→ Data
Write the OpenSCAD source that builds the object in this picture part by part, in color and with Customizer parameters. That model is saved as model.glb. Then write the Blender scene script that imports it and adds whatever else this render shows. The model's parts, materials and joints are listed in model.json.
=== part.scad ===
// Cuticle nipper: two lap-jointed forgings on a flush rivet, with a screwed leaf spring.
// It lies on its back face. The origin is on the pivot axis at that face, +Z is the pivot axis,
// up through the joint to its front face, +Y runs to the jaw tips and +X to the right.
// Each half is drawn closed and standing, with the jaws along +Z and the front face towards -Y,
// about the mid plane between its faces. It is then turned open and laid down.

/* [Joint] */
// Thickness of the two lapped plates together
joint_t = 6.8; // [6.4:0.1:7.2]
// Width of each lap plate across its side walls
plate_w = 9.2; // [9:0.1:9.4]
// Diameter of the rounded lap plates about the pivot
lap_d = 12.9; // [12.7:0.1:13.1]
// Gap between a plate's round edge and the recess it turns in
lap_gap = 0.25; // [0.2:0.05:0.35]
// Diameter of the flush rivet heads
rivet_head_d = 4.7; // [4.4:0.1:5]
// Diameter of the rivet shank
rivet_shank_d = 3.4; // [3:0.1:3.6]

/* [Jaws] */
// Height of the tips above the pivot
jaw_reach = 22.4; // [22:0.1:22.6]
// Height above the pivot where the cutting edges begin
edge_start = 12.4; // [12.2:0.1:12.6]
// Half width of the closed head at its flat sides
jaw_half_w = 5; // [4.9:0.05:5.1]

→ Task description
Your answer should be a single number: the count of lines containing the word "that".

→ Solution to the exercise
2